Less serious side effects may include:

  • mild stomach pain, nausea;

  • headache; or

  • new or worsening cough.

This is not a complete list of side effects and others may occur. Call your doctor for medical advice about side effects. You may report side effects to FDA at 1-800-FDA-1088.

See also: Side effects (in more detail)

What other drugs will affect icodextrin (LVP solution)?

Tell your doctor about all other medicines you use, especially:

  • adefovir (Hepsera);

  • blood pressure medication;

  • digoxin (Lanoxin, Lanoxicaps);

  • entecavir (Baraclude);

  • insulin;

  • metformin (Glucophage, Actoplus Met, Avandamet, Glucovance, Janumet, Kombiglyze, Metaglip, PrandiMet); or

  • HIV or AIDS medications such as abacavir (Ziagen), didanosine (Videx), emtricitabine (Atripla, Emtriva), lamivudine (Combivir, Epzicom), stavudine (Zerit), tenofovir (Truvada, Viread), or zidovudine (Retrovir, Trizivir).
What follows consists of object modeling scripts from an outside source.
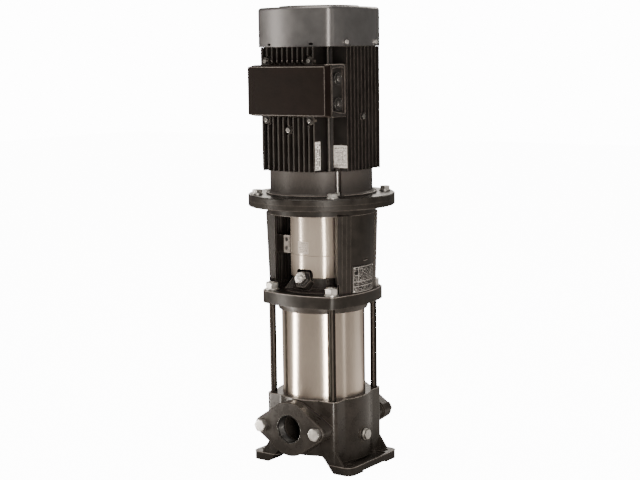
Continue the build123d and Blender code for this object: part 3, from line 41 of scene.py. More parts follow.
# the camera stands right of the inlet port and looks a little down
cameraSettings = {
    "place": (1.6659, -2.3188, 0.8464),
    "heading": math.radians(35.786),
    "tilt": math.radians(7.698),
    "roll": math.radians(-0.818),
    "lens": 78.81,
    "sensor": 36.0,
    "farEnd": 50,
}


def makeCamera(settings):
    heading, tilt, roll = settings["heading"], settings["tilt"], settings["roll"]
    reach = math.cos(tilt)
    forward = Vector((-math.sin(heading) * reach, math.cos(heading) * reach, -math.sin(tilt)))
    level = Vector((math.cos(heading), math.sin(heading), 0.0))
    upward = level.cross(forward)
    right = math.cos(roll) * level + math.sin(roll) * upward
    above = -math.sin(roll) * level + math.cos(roll) * upward
    data = bpy.data.cameras.new("photoCamera")
    data.lens = settings["lens"]
    data.sensor_width = settings["sensor"]
    data.clip_end = settings["farEnd"]
    camera = bpy.data.objects.new("photoCamera", data)
    turned = Matrix((right, above, -forward)).transposed().to_4x4()
    camera.matrix_world = Matrix.Translation(Vector(settings["place"])) @ turned
    bpy.context.scene.collection.objects.link(camera)
    bpy.context.scene.camera = camera
    return camera


makeCamera(cameraSettings)

# floor and soft studio light: soft boxes left, near the camera, right and above, and two that catch
# the far rims
stageSettings = {
    "floorHalf": 9.0, "floorColor": (0.48, 0.465, 0.45), "floorSeen": 13.0,
    "floorGloss": 0.9, "floorShine": 0.1, "worldSeen": 14.0, "worldLight": 0.25,
    "worldColor": (1, 0.95, 0.89),
}
lights = {
    "keyLeft": {"azimuth": -141, "distance": 2.6, "height": 1.1, "size": (0.4, 2.2), "power": 24},
    "keyNear": {"azimuth": -48, "distance": 3.4, "height": 1.3, "size": (0.5, 2.4), "power": 62},
    "fillRight": {"azimuth": 3, "distance": 2.8, "height": 0.8, "size": (0.25, 1.6), "power": 3.2},
    "topSoft": {"azimuth": -90, "distance": 0.5, "height": 3.2, "size": (2.4, 2.4), "power": 62},
    "rimBack": {"azimuth": 96, "distance": 2.6, "height": 2.3, "size": (1.0, 1.3), "power": 23},
    "rimFar": {"azimuth": 126, "distance": 3.0, "height": 1.2, "size": (0.8, 0.9), "power": 7},
}

# area lights that lie on the floor, mirrored in the sleeve and the guards
floorStrips = {
    "stripLeft": {"azimuth": -138, "start": 0.5, "end": 2.6, "width": 0.15, "power": 50},
    "stripNear": {"azimuth": -47, "start": 0.5, "end": 2.6, "width": 0.14, "power": 50},
    "glowRight": {"azimuth": 54, "start": 0.3, "end": 1.7, "width": 0.5, "power": 1.5},
}
lightColor = (1, 0.925, 0.84)
lightAim = (0, 0, 0.5)
stripHeight = 0.004


def makeStage(settings):
    # the camera sees floor and background near white, while the pump is lit by the soft boxes
    half = settings["floorHalf"]
    mesh = bpy.data.meshes.new("floor")
    corners = [(-half, -half, 0), (half, -half, 0), (half, half, 0), (-half, half, 0)]
    mesh.from_pydata(corners, [], [(0, 1, 2, 3)])
    floor = bpy.data.objects.new("floor", mesh)
    bpy.context.scene.collection.objects.link(floor)
    paint = bpy.data.materials.new("paleFloor")
    paint.use_nodes = True
    tree = paint.node_tree
    shader = tree.nodes["Principled BSDF"]
    shader.inputs["Base Color"].default_value = (*settings["floorColor"], 1)
    shader.inputs["Roughness"].default_value = settings["floorGloss"]
    shader.inputs["Specular IOR Level"].default_value = settings["floorShine"]
    shader.inputs["Emission Color"].default_value = (1, 1, 1, 1)
    path = tree.nodes.new("ShaderNodeLightPath")
    scale = tree.nodes.new("ShaderNodeMath")
    scale.operation = "MULTIPLY"
    scale.inputs[1].default_value = settings["floorSeen"]
    tree.links.new(path.outputs["Is Camera Ray"], scale.inputs[0])
    tree.links.new(scale.outputs[0], shader.inputs["Emission Strength"])
    mesh.materials.append(paint)
    world = bpy.data.worlds.new("studio")
    bpy.context.scene.world = world
    world.use_nodes = True
    tree = world.node_tree
    tree.nodes.clear()
    seen = tree.nodes.new("ShaderNodeBackground")
    lit = tree.nodes.new("ShaderNodeBackground")
    seen.inputs["Strength"].default_value = settings["worldSeen"]
    lit.inputs["Strength"].default_value = settings["worldLight"]
    seen.inputs["Color"].default_value = (1, 1, 1, 1)
    lit.inputs["Color"].default_value = (*settings["worldColor"], 1)
    path = tree.nodes.new("ShaderNodeLightPath")
    mix = tree.nodes.new("ShaderNodeMixShader")
    output = tree.nodes.new("ShaderNodeOutputWorld")
    tree.links.new(path.outputs["Is Camera Ray"], mix.inputs[0])
    tree.links.new(lit.outputs[0], mix.inputs[1])
    tree.links.new(seen.outputs[0], mix.inputs[2])
    tree.links.new(mix.outputs[0], output.inputs["Surface"])


def addAreaLight(name, size, power, place, turned):
    data = bpy.data.lights.new(name, "AREA")
    data.shape = "RECTANGLE"
    data.size, data.size_y = size
    data.energy = power
    data.color = lightColor
    light = bpy.data.objects.new(name, data)
    light.visible_camera = False
    light.matrix_world = Matrix.Translation(place) @ turned
    bpy.context.scene.collection.objects.link(light)


def makeLight(name, settings):
    # stands at an azimuth and a distance from the pump axis and looks at the aim point
    turn = math.radians(settings["azimuth"])
    reach = settings["distance"]
    place = Vector((reach * math.cos(turn), reach * math.sin(turn), settings["height"]))
    aim = Vector(lightAim) - place
    turned = aim.to_track_quat("-Z", "Y").to_matrix().to_4x4()
    addAreaLight(name, settings["size"], settings["power"], place, turned)


def makeFloorStrip(name, settings):
    # lies along one azimuth and shines up
    turn = math.radians(settings["azimuth"])
    middle = (settings["start"] + settings["end"]) / 2
    place = Vector((middle * math.cos(turn), middle * math.sin(turn), stripHeight))
    size = (settings["end"] - settings["start"], settings["width"])
    facingUp = Matrix.Rotation(turn, 4, "Z") @ Matrix.Rotation(math.pi, 4, "X")
    addAreaLight(name, size, settings["power"], place, facingUp)


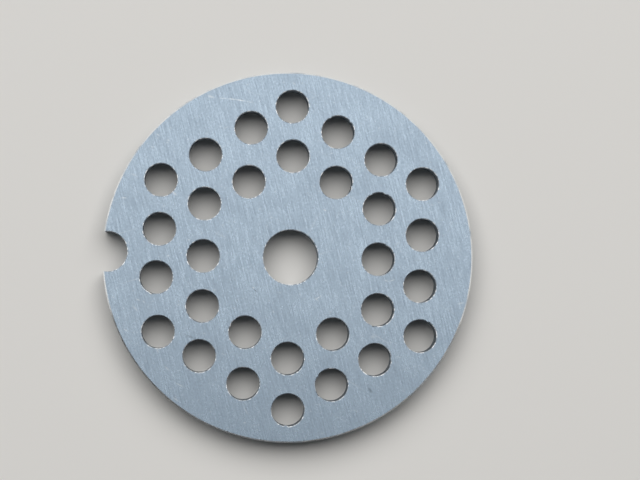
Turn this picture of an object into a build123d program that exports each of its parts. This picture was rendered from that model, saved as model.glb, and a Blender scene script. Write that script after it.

There may be other drugs that can interact with icodextrin. Tell your doctor about all the prescription and over-the-counter medications you use. This includes vitamins, minerals, herbal products, and drugs prescribed by other doctors. Do not start using a new medication without telling your doctor.

Where can I get more information?

  • Your pharmacist can provide more information about icodextrin (LVP solution).
  • Remember, keep this and all other medicines out of the reach of children, never share your medicines with others, and use this medication only for the indication prescribed.
  • Disclaimer: Every effort has been made to ensure that the information provided by Cerner Multum, Inc. ('Multum') is accurate, up-to-date, and complete, but no guarantee is made to that effect. Drug information contained herein may be time sensitive. Multum information has been compiled for use by healthcare practitioners and consumers in the United States and therefore Multum does not warrant that uses outside of the United States are appropriate, unless specifically indicated otherwise. Multum's drug information does not endorse drugs, diagnose patients or recommend therapy. Multum's drug information is an informational resource designed to assist licensed healthcare practitioners in caring for their patients and/or to serve consumers viewing this service as a supplement to, and not a substitute for, the expertise, skill, knowledge and judgment of healthcare practitioners. The absence of a warning for a given drug or drug combination in no way should be construed to indicate that the drug or drug combination is safe, effective or appropriate for any given patient. Multum does not assume any responsibility for any aspect of healthcare administered with the aid of information Multum provides. The information contained herein is not intended to cover all possible uses, directions, precautions, warnings, drug interactions, allergic reactions, or adverse effects. If you have questions about the drugs you are taking, check with your doctor, nurse or pharmacist.